Games and other performances in which interest is aroused by contending or killing are all of them entertainments gotten up primarily for the amusement of the under-exercised savage within us. The bloody carnivals of the ancient Romans, which seem so incomprehensible to the people of to-day, find their diabolical parallels right here in our high-sniffing civilisation. The bull-pen, where poor quadrupeds are baited by gorgeous assassins for the amusement of Castilian communities, and the cockpit and the prize-ring, where irate fowls and naked thugs peck and pound each other to insensibility for the entertainment of blood-loving mobs, are the legitimate successors of the gladiatorial arena of the Romans. The gladiatorial horror is not changed, either in its nature or functions, by changing the combatants to cocks and bulls. The ringside roars that rise to-day beside the Tagus and the Hudson over the fatal thrust of the matador or the knockout lunge of the pugilist are howls of barbaric elation arising from the satisfaction of the same instincts as those which seventeen centuries ago made amphitheatres thunder at the spectacle of gutted Gauls. The ability to enjoy strife and suffering in one form is not different in kind from the ability to be entertained by strife and suffering in any other form. Beings who can follow in riotous glee the terrified form of a fleeing stag, or shout ecstatically at sight of the death-stagger of a mangled ox, are psychologically equipped to go into raptures over the blood-curdling combustions of a literal hell.

Few pastimes indulged in by civilised peoples are more horrible to an emancipated mind than that of bull-fighting. It is the national amusement of Spain, and is carried on among all peoples who have acquired their natures and institutions from the Spanish. ‘Every Sunday afternoon, whenever the weather permits, 14,000 or 15,000 men and women, representing every class of society, mothers and grandmothers, priests and monks, assemble at the Plaza de Toros in Madrid to witness the most brutal spectacle the human taste approves. Six bulls are tortured and worried until they are exhausted. Then they are killed by the thrusts of the sword of a matador, who is the most popular person in the community and makes more money than any other man. Often as many as twelve horses are ripped open by the horns of the infuriated bulls, and are allowed to die in the presence of the audience, with blood gushing from their wounds and their entrails dragging upon the ground. This sort of thing is carried on not only in Madrid, but is a regular weekly festival in all the cities of Spain. The horses are blindfolded, so they cannot even see what attacks them. The men who torture the bulls have wooden screens behind which they can dodge when pursued, and if one of the baited creatures crowds too closely upon any of its tormentors, the other matadors throw a blanket over its head. It is not sport, for the poor bulls have no chance whatever to escape or to fight back. It is simply slow butchery, an exhibition of unmitigated cowardice and cruelty. And yet, although the Spanish people are the most religious people of Europe, 95 per cent, of the population approve this atrocious barbarism—not only approve it, but demand that the King shall appear in the royal box at every bull-fight, or have his throne upset.’

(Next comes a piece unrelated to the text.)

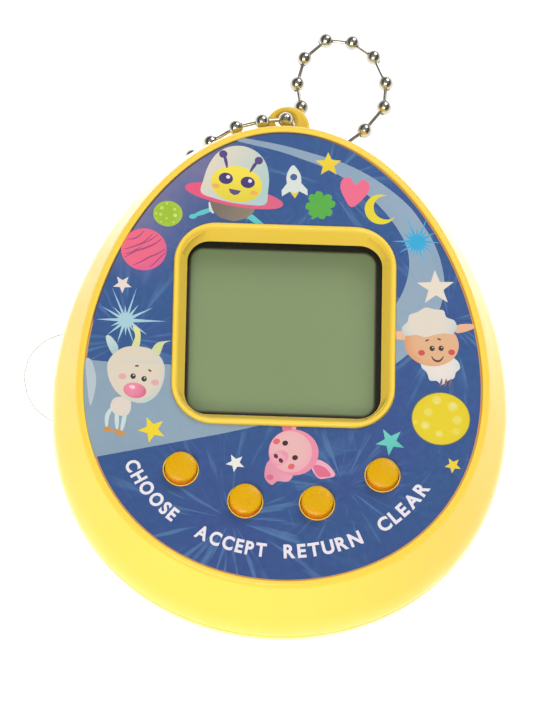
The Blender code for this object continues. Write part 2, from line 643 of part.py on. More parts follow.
def make_pull_tab(finish):
    """A strip of film with a round end, from between the contacts to outside the left side."""
    outline = []
    centre_x = TAB_END_X + TAB_HALF_WIDTH
    for step in range(17):
        angle = math.pi * (0.5 + step / 16.0)
        x = centre_x + TAB_HALF_WIDTH * math.cos(angle)
        outline.append((x, TAB_Y + TAB_HALF_WIDTH * math.sin(angle)))
    outline.append((TAB_INNER_X, TAB_Y - TAB_HALF_WIDTH))
    outline.append((TAB_INNER_X, TAB_Y + TAB_HALF_WIDTH))
    prism("pull_tab", outline, *TAB_Z, finish, (TAB_END_X, TAB_Y, TAB_Z[0]))


def make_screw(name, place, head_bottom, head_top, tip, finish, origin=(0.0, 0.0, 0.0)):
    """A pan-head screw standing on its head."""
    profile = [
        (SCREW_HEAD_RADIUS - 0.3 * MM, head_bottom), (SCREW_HEAD_RADIUS, head_bottom + 0.3 * MM),
        (SCREW_HEAD_RADIUS, head_top), (SCREW_SHAFT_RADIUS, head_top),
        (SCREW_SHAFT_RADIUS, tip - 0.8 * MM), (0.1 * MM, tip),
    ]
    return turned(name, place, profile, finish, origin, 12)


def make_screws(finish):
    """Four casing screws from the back and two that hold the board."""
    for name, place in CASE_BOSSES.items():
        make_screw("case_screw_" + name, place, 1.5 * MM, SCREW_SHELF_Z - GAP, CASE_SCREW_TIP_Z, finish)
    for name, place in BOARD_POSTS.items():
        under = BOARD_Z[0] - GAP
        make_screw("board_screw_" + name, place, under - 0.8 * MM, under, BOARD_SCREW_TIP_Z, finish)


def make_sounder(finishes):
    """A brass disc with its ceramic on top and two wires up to the board."""
    plate_top = BUZZER_Z + BUZZER_THICKNESS
    plate = [(BUZZER_RADIUS, BUZZER_Z), (BUZZER_RADIUS, plate_top)]
    turned("buzzer_plate", BUZZER_CENTRE, plate, finishes["brass"])
    bottom = plate_top + GAP
    ceramic = [(CERAMIC_RADIUS, bottom), (CERAMIC_RADIUS, bottom + BUZZER_THICKNESS)]
    turned("buzzer_ceramic", BUZZER_CENTRE, ceramic, finishes["ceramic"])
    under = BOARD_Z[0] - GAP
    routes = {
        "red": [
            (1.0, 10.1, 3.1), (1.1, 10.1, 4.2), (2.0, 9.8, 5.4), (3.4, 9.5, 6.6), (4.0, 9.4, 7.8),
        ],
        "black": [
            (-3.7, 10.3, 2.6), (-3.8, 10.3, 3.8), (-4.2, 10.0, 5.2), (-4.5, 9.7, 6.6), (-4.4, 9.4, 7.8),
        ],
    }
    for colour, route in routes.items():
        points = [Vector(point) * MM for point in route]
        points.append(Vector((points[-1].x, points[-1].y, under)))
        finish = finishes["red"] if colour == "red" else finishes["black"]
        tube("buzzer_wire_" + colour, [(point, WIRE_RADIUS) for point in points], finish, 6)


# ---------------------------------------------------------------- chain

def bead_stations(centres, pivot):
    """Stations of a run of balls joined by links, starting just outside the pivot ball."""
    stations = []
    cap = 0.94 * BALL_RADIUS
    shoulder = 0.64 * BALL_RADIUS
    previous = pivot
    for number, centre in enumerate(centres):
        if previous is not None:
            along = (centre - previous).normalized()
            if number == 0:
                stations.append((previous + along * (BALL_RADIUS + GAP), LINK_RADIUS))
            stations.append((centre - along * cap, LINK_RADIUS))
            stations.append((centre - along * shoulder, 0.77 * BALL_RADIUS))
        else:
            along = (centres[1] - centre).normalized()
            stations.append((centre - along * cap, LINK_RADIUS))
            stations.append((centre - along * shoulder, 0.77 * BALL_RADIUS))
        stations.append((centre, BALL_RADIUS))
        onward = (centres[number + 1] - centre).normalized() if number + 1 < len(centres) else along
        stations.append((centre + onward * shoulder, 0.77 * BALL_RADIUS))
        stations.append((centre + onward * cap, LINK_RADIUS))
        previous = centre
    return stations


def make_chain(finish):
    """The ball chain in four runs, each pivoting on the ball before it, and its clasp."""
    hole_ball = Vector(HOLE_BALL) * MM
    left = [Vector(point) * MM for point in LEFT_BALLS]
    right = [Vector(point) * MM for point in RIGHT_BALLS]
    runs = {
        "chain_left": (left[:LEFT_SPLIT], hole_ball),
        "chain_left_end": (left[LEFT_SPLIT:], left[LEFT_SPLIT - 1]),
        "chain_right": ([hole_ball] + right[:RIGHT_SPLIT], None),
        "chain_loop": (right[RIGHT_SPLIT:], right[RIGHT_SPLIT - 1]),
    }
    for name, (centres, pivot) in runs.items():
        origin = pivot if pivot is not None else hole_ball
        tube(name, bead_stations(centres, pivot), finish, CHAIN_SIDES, origin)
    make_clasp(finish, right[RIGHT_SPLIT - 1])


def make_clasp(finish, origin):
    """The barrel clasp that closes the chain, lying under the casing's overhang."""
    half = 0.5 * CLASP_LENGTH
    middle = Vector(CLASP_CENTRE)
    ends = [(-half, 0.7), (-0.86 * half, 1.0), (0.86 * half, 1.0), (half, 0.7)]
    stations = [(middle + Vector((x, 0.0, 0.0)), share * CLASP_RADIUS) for x, share in ends]
    tube("chain_clasp", stations, finish, 12, origin)


def clear_scene():
    for thing in list(bpy.data.objects):
        bpy.data.objects.remove(thing)


def main():
    clear_scene()
    finishes = make_finishes()
    make_front_shell(finishes["shell"])
    make_rear_shell(finishes["shell"])
    make_face_label(finishes["label"])
    make_display(finishes)
    make_board(finishes)
    make_buttons(finishes)
    make_power(finishes)
    make_screws(finishes["steel"])
    make_sounder(finishes)
    make_chain(finishes["chrome"])


main()
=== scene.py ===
"""The looks of the virtual pet keychain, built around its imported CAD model.

The frame is the CAD model's: +X right, +Y to the chain lug, +Z out of the face. Shapes are in
millimetres until their points become a mesh; the camera, the lights and the floor are in metres.
"""
import math

import bmesh
import bpy
from mathutils import Matrix, Vector
from mathutils.geometry import delaunay_2d_cdt


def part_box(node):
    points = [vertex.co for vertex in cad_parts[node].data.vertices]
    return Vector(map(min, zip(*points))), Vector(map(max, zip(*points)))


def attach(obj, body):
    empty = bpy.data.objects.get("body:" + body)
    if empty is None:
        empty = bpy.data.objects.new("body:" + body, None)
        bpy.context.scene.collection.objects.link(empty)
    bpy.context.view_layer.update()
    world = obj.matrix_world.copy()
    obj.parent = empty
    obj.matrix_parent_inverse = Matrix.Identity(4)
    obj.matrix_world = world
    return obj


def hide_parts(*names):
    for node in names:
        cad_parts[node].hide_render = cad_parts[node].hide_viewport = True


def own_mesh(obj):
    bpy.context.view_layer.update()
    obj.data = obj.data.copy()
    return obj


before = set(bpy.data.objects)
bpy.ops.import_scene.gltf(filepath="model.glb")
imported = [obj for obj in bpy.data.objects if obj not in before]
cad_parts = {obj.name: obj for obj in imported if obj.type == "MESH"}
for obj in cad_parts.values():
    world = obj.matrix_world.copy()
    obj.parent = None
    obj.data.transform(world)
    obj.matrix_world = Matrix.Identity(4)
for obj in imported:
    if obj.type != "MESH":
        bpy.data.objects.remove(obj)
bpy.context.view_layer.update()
MM = 0.001


def box(node):
    """Lowest and highest corner of a CAD node in millimetres."""
    low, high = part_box(node)
    return low / MM, high / MM


def middle(node):
    """Centre of a CAD node's box, seen from the front."""
    low, high = box(node)
    return (0.5 * (low.x + high.x), 0.5 * (low.y + high.y))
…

The notorious ‘Juke’ family of criminals, who sprang from a single ruffian who lived in 1720, has cost the State of New York millions of dollars in money and incalculable misery and crime. But the initial savage progenitors of the human species have stocked the earth with the most stupendous array of wrong-doers—knaves, felons, kings, warriors, barbarians, butchers, brutalitarians, kleptomaniacs, and thugs—that has ever (let us hope) brought damnation to a world.